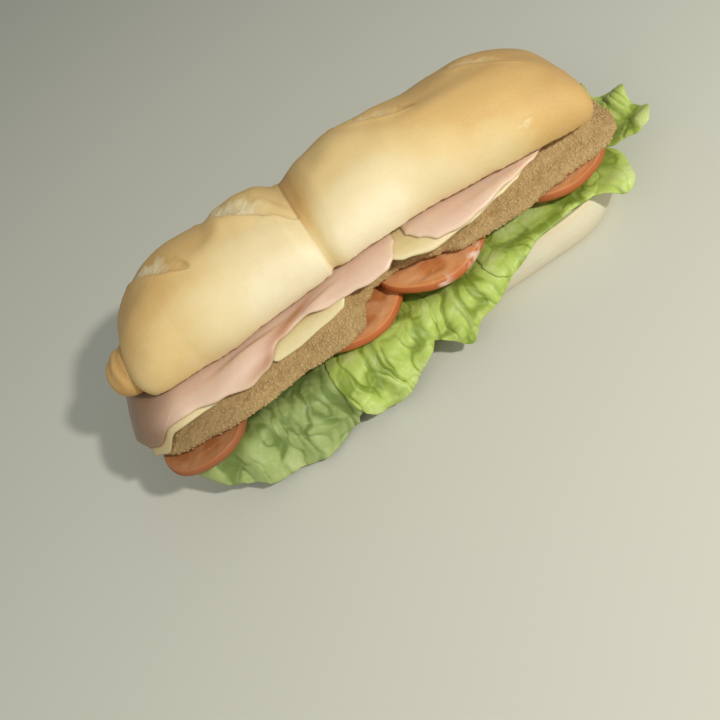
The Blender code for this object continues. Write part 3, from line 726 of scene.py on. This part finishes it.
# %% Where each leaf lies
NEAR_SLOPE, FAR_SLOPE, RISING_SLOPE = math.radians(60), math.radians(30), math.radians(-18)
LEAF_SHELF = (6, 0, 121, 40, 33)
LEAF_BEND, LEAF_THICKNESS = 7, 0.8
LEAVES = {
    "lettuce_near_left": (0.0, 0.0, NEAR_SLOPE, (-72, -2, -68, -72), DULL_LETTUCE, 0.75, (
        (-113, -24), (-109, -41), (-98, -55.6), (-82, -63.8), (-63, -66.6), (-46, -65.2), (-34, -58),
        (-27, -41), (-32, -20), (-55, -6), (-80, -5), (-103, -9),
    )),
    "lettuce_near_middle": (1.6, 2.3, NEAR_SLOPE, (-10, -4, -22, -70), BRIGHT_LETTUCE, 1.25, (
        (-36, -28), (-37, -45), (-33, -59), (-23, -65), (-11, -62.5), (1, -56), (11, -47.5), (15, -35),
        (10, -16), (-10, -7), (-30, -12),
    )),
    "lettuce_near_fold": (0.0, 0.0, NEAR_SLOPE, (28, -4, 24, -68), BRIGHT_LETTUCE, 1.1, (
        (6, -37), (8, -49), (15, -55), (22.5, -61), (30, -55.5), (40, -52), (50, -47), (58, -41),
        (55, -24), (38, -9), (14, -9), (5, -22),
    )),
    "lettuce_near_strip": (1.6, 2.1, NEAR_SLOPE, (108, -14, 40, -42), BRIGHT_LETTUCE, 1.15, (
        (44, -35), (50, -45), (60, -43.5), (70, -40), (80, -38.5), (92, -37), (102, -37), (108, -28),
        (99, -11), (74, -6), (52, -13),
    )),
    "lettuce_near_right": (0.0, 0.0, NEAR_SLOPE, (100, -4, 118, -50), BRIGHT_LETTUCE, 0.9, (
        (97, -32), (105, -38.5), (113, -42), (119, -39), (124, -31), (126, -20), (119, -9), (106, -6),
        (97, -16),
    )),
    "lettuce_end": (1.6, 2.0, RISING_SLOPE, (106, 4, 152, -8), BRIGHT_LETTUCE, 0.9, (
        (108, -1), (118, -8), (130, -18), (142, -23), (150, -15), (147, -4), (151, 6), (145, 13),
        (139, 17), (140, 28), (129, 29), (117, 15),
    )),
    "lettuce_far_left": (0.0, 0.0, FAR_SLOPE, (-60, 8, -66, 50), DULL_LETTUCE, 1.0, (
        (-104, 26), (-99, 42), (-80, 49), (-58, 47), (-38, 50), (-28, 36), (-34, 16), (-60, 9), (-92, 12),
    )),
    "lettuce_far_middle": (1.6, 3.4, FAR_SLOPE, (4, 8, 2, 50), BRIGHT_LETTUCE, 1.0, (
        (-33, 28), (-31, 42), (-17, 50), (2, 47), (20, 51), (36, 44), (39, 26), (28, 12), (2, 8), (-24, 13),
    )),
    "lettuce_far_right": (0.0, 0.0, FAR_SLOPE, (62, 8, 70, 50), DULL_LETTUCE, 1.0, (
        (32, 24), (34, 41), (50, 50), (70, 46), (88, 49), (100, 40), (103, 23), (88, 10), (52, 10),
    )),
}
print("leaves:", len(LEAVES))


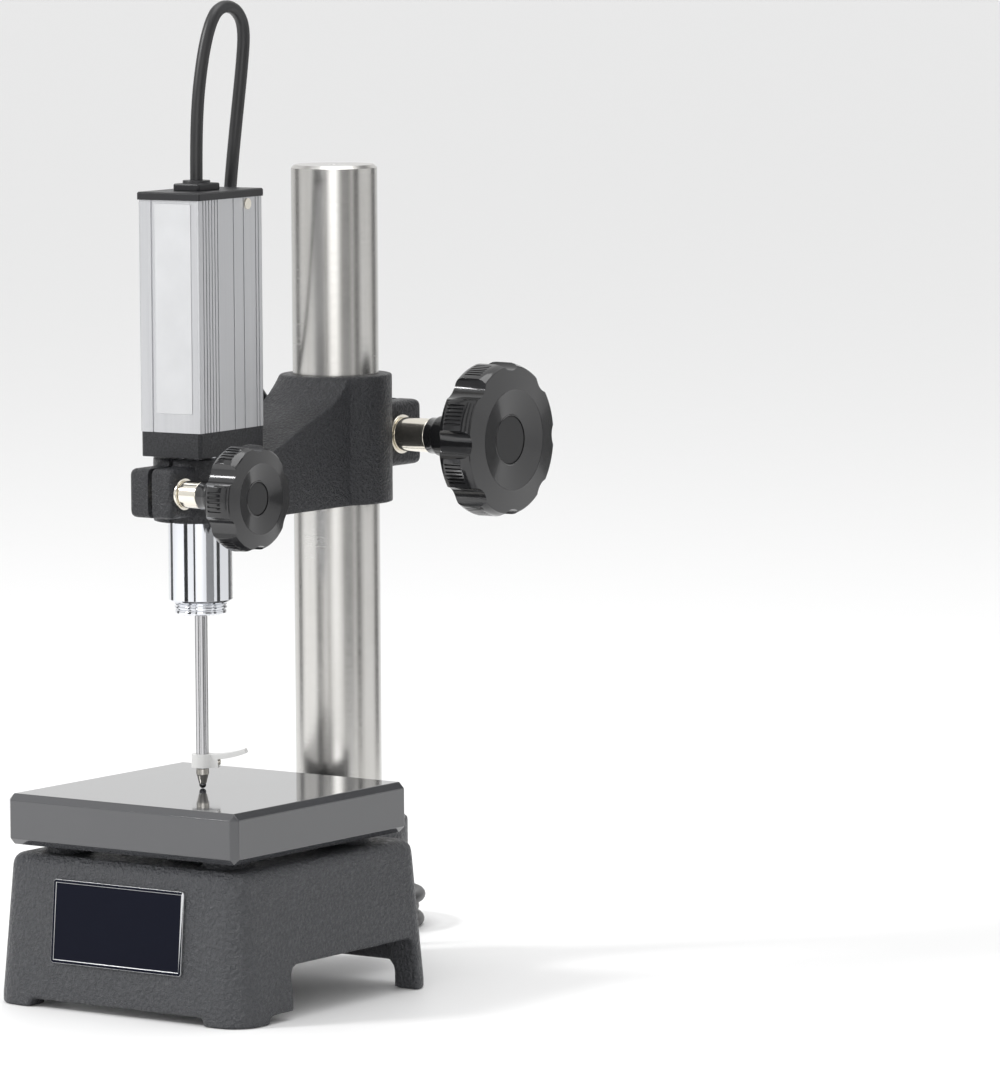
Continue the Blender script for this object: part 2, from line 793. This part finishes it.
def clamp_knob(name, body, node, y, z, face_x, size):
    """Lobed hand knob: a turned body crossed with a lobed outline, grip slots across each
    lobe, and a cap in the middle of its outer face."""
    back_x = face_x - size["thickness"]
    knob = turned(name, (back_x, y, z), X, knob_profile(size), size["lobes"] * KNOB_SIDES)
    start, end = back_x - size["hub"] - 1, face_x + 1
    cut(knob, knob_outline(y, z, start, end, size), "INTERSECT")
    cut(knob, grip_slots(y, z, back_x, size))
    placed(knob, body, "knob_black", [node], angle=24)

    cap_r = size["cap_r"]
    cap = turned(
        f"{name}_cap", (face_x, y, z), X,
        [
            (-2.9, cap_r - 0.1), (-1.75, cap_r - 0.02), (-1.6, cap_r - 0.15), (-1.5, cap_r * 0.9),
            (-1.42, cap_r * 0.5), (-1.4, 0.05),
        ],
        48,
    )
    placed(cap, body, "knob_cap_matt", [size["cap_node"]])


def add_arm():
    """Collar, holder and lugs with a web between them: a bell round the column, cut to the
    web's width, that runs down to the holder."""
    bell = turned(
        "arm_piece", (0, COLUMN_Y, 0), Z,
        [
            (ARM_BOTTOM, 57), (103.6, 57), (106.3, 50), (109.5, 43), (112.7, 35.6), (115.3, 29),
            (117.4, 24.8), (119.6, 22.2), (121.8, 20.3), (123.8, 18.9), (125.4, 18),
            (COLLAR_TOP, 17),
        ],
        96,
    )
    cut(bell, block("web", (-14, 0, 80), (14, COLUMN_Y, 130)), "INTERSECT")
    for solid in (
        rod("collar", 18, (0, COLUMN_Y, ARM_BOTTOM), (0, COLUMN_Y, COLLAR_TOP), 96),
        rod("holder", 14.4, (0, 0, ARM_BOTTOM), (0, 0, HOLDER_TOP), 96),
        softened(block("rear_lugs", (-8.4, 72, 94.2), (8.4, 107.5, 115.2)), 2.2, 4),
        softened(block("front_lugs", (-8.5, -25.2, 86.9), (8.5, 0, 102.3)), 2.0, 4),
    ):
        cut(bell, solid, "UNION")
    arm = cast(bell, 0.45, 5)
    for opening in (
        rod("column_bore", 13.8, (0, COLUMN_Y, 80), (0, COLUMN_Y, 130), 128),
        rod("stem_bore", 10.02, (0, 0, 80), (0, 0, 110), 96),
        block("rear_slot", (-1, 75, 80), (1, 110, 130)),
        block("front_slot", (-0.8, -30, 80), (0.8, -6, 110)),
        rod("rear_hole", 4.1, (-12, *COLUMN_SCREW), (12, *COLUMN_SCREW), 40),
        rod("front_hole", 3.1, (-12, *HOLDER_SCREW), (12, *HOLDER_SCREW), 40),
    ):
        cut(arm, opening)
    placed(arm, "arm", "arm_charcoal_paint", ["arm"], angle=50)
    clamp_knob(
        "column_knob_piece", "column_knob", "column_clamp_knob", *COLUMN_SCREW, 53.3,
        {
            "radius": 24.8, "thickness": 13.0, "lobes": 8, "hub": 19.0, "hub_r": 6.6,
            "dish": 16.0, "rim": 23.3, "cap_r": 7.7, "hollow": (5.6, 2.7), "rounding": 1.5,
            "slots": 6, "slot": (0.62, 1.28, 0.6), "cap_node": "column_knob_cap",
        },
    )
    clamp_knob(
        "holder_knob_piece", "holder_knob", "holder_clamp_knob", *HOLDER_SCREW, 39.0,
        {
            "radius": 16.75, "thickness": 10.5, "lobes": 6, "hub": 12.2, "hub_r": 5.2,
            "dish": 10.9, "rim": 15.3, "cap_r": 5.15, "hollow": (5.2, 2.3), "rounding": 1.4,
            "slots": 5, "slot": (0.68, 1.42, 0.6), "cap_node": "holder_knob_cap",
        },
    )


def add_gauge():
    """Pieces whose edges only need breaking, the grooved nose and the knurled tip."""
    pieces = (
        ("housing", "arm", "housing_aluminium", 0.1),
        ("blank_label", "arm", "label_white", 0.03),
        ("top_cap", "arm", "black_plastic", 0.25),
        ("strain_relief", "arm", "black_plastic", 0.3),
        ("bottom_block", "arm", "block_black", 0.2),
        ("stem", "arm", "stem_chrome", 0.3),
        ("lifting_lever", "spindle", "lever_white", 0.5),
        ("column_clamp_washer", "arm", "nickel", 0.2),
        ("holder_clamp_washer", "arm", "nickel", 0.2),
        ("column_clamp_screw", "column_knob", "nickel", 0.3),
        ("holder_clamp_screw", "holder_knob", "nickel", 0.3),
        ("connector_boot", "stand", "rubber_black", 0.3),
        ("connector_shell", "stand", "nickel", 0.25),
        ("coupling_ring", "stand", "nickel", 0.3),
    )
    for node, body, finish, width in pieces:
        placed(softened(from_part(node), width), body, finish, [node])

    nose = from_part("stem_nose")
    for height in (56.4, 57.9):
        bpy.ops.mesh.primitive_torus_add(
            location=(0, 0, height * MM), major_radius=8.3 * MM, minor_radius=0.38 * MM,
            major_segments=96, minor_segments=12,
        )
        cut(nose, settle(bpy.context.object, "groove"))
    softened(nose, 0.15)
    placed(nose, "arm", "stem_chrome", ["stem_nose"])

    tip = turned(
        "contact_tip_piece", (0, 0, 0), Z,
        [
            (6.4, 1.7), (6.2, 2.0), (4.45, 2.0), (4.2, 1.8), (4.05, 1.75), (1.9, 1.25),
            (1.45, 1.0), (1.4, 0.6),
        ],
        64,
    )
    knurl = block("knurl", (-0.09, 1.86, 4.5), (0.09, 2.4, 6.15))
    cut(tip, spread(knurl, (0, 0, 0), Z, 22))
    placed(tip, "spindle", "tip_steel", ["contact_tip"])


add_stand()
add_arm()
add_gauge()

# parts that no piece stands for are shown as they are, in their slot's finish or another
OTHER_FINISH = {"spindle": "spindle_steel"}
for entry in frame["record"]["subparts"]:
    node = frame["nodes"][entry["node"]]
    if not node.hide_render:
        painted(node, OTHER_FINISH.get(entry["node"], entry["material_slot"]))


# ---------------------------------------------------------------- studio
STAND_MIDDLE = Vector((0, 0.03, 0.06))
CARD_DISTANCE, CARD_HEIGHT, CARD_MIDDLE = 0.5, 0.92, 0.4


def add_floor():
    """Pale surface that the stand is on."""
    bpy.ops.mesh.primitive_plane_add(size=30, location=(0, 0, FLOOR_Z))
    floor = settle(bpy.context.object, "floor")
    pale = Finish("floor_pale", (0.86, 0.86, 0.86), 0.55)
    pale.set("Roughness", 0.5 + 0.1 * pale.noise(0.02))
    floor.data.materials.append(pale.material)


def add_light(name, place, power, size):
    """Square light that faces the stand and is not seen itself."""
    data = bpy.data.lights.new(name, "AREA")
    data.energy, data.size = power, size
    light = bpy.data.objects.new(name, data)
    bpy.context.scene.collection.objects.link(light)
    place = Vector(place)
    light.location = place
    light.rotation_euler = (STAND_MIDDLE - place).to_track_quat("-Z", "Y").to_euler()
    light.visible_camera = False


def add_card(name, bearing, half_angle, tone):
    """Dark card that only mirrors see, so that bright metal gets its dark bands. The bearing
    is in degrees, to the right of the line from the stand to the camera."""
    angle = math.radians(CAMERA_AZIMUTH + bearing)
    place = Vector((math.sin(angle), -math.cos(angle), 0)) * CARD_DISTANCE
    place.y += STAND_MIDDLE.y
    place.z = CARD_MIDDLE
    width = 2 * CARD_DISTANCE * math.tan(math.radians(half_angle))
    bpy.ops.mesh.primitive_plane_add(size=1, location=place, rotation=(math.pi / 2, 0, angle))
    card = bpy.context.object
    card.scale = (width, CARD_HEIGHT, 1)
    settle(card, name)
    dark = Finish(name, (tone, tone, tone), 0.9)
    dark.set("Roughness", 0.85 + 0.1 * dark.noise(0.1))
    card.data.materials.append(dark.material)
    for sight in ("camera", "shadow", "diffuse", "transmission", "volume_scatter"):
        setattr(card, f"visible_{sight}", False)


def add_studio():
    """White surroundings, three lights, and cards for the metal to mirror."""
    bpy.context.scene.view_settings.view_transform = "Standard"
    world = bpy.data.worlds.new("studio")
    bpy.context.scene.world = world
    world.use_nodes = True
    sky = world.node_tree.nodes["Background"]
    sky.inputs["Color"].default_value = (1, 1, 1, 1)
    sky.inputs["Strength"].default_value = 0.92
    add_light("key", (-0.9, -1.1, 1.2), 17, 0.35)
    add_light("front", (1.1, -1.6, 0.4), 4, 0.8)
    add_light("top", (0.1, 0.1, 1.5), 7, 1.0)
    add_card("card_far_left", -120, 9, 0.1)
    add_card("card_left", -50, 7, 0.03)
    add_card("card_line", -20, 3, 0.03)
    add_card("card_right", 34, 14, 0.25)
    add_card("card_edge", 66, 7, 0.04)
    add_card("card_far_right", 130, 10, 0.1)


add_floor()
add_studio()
★ ★ ★ ★ ★
_WHAT IS ASKED_.
Gather every line from the listing above in which the word "scene" appears.

_TASK ANSWER_.
The Blender code for this object continues. Write part 3, from line 726 of scene.py on. This part finishes it.
    bpy.context.scene.collection.objects.link(light)
    bpy.context.scene.view_settings.view_transform = "Standard"
    bpy.context.scene.world = world